Kayleigh McEnany has been the White House press secretary for less than three weeks. But she’s already experienced something that has become a rite of passage for top White House aides: having their public defenses of President Trump completely undermined by Trump himself.

After the president at Thursday’s White House coronavirus briefing floated the idea of injecting disinfectant into coronavirus patients, McEnany joined a host of Trump defenders in arguing the unarguable. She said that Trump was in fact being taken out of context and that he didn’t say what he had rather clearly said.

“President Trump has repeatedly said that Americans should consult with medical doctors regarding coronavirus treatment, a point that he emphasized again during yesterday’s briefing,” she said. “Leave it to the media to irresponsibly take President Trump out of context.”

Except now, Trump has weighed in, too. And his explanation doesn’t at all match McEnany’s.

Rather than argue he didn’t say it or that it was taken out of context, Trump granted that he had said it but said he was just being sarcastic. He claimed he was trying to goad the media.

“I was asking a question sarcastically to reporters like you just to see what would happen,” Trump said.

The just-joking defense has become a popular one for Trump when he says something highly controversial, as The Fix’s J.M. Rieger detailed a few months back. And it’s often a ridiculous assertion, as it is in this case. Trump’s expression gave no indication whatsoever he was joking, nor did coronavirus task force medical expert Deborah Birx seem to react as if she was in on the joke.

Trump also said Friday that he was looking at a reporter when he made the comment.
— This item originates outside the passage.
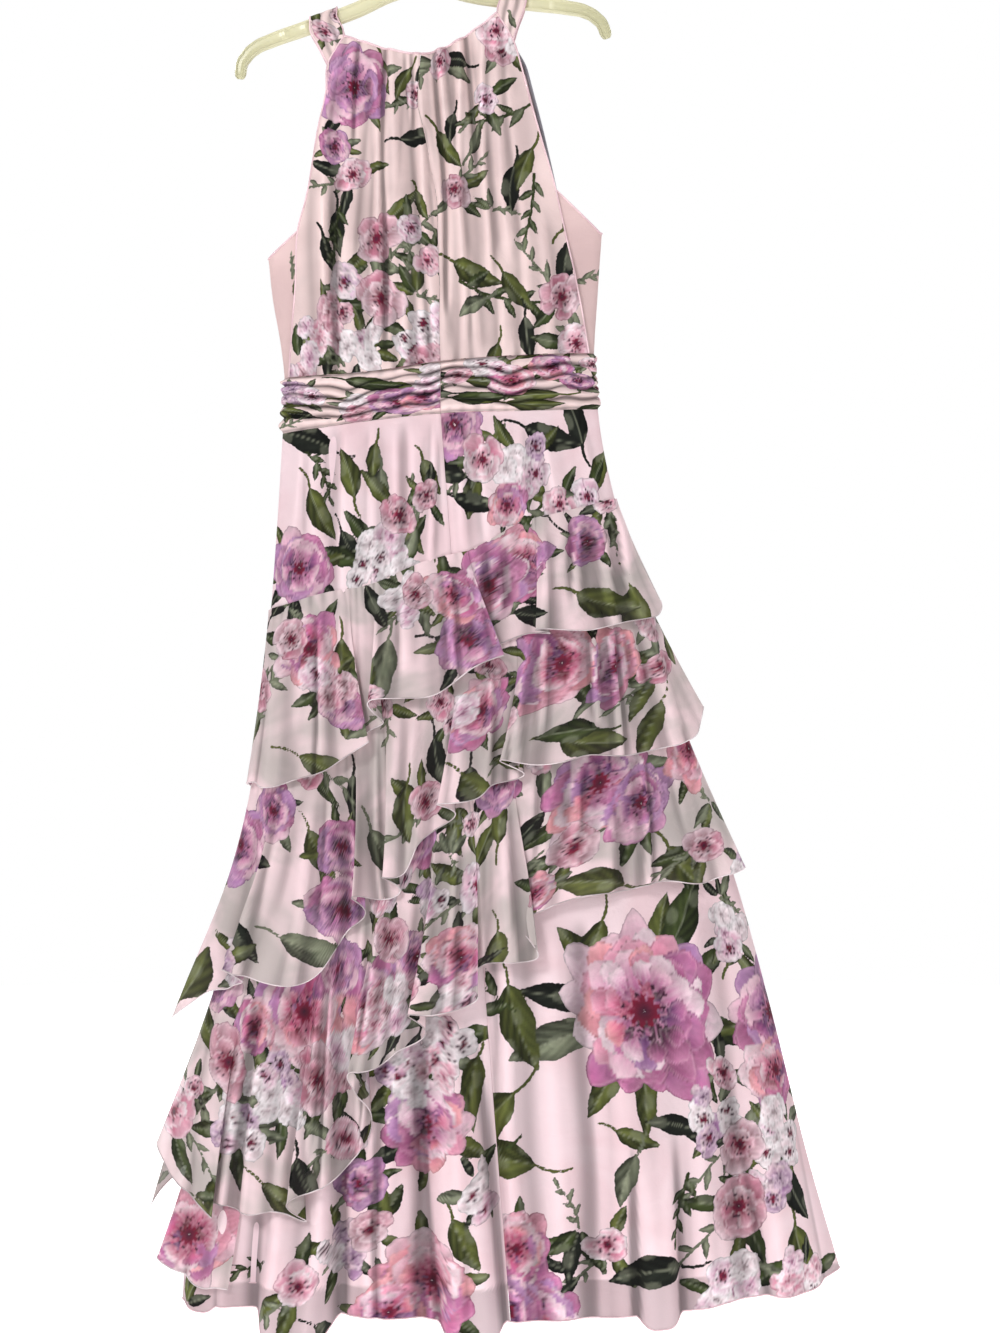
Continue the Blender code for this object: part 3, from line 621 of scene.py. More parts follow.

But he was looking at his task force members, and the reporter he said that to wasn’t actually at the briefing. And he later floated another idea for treatment involving heat and light to Birx, which she took as being a serious proposal.

Trump literally said, “I see the disinfectant that knocks it out in a minute, one minute,” referring to disinfectants such as isopropyl alcohol that had previously been brought up at the briefing. “And is there a way we can do something like that by injection inside, or almost a cleaning? Because you see it gets inside the lungs and it does a tremendous number on the lungs, so it would be interesting to check that.” When he was later pressed by The Washington Post’s Philip Rucker on why he was trafficking in such speculative ideas, Trump didn’t back off or give any indication it was some kind of ruse. Instead he got angry with Rucker.

But setting all that aside, Trump just threw all those people who made the argument McEnany was making under the bus.

One of them was Breitbart News, which Thursday night quickly ran what it portrayed as a fact check of Trump’s comments. Witness this amazing argument: “Trump used the word ‘inject,’ but what he meant was using a process — which he left ‘medical doctors’ to define — in which patients’ lungs might be cleared of the virus, given new knowledge about its response to light and other factors.”

Here’s another representative defense:

Other defenses even suggested Trump was on to something — that he was actually pointing in the direction of some kind of cutting-edge technology.

Those defenses are now rendered inoperable. You can’t have not said the thing if you were just joking when you said the thing. McEnany’s defense of her boss compared with what Trump now says sure makes it sound like she doesn’t know what’s going on — if anyone in the White House truly does.

But we’ve been here before. White House aides will often be dispatched to defend the boss’s controversial comments or actions, make a strained argument, and then have the boss negate the argument.

When The Post reported that Trump had shared classified information with Russians in the Oval Office, then-national security adviser H.R. McMaster flatly rejected the notion. “I was in the room,” McMaster said. “It did not happen.” Except then Trump said he had the “absolute right” to share the information.

When Trump fired FBI Director James B. Comey, then-press secretary Sean Spicer said it was Deputy Attorney General Rod J. Rosenstein’s decision, while others including Vice President Pence said the Russia investigation didn’t factor into it. Except then Trump went on TV and said he was going to fire Comey regardless of Rosenstein’s advice and admitted the investigation was on his mind when made the call.

When Trump was being criticized for his travel ban on majority-Muslim countries, then-White House chief of staff John Kelly attacked reporters for calling it a “ban.” But then Trump himself said, “People, the lawyers and the courts can call it whatever they want, but I am calling it what we need and what it is, a TRAVEL BAN!”

But there’s also one last point here that’s important, and that’s this: Even if we are to take Trump’s claim that he was being sarcastic at face value, that’s a heck of a thing to be sarcastic about — and to wait 16 hours to clarify. Those were 16 hours in which disinfectant brands and health officials were anxiously warning people against ingesting such products, and some health officials say they’ve received inquires about it. Making such a joke and then waiting to reveal it as a joke would seem irresponsible at best and dangerous at worst. The president may joke about things, but this is pretty high on the list of things that should never be the subject of sarcasm.

But of course, it’s pretty obvious he wasn’t joking — and that, despite the defenses, this was an idea that he did in fact float, however inelegantly and intentionally.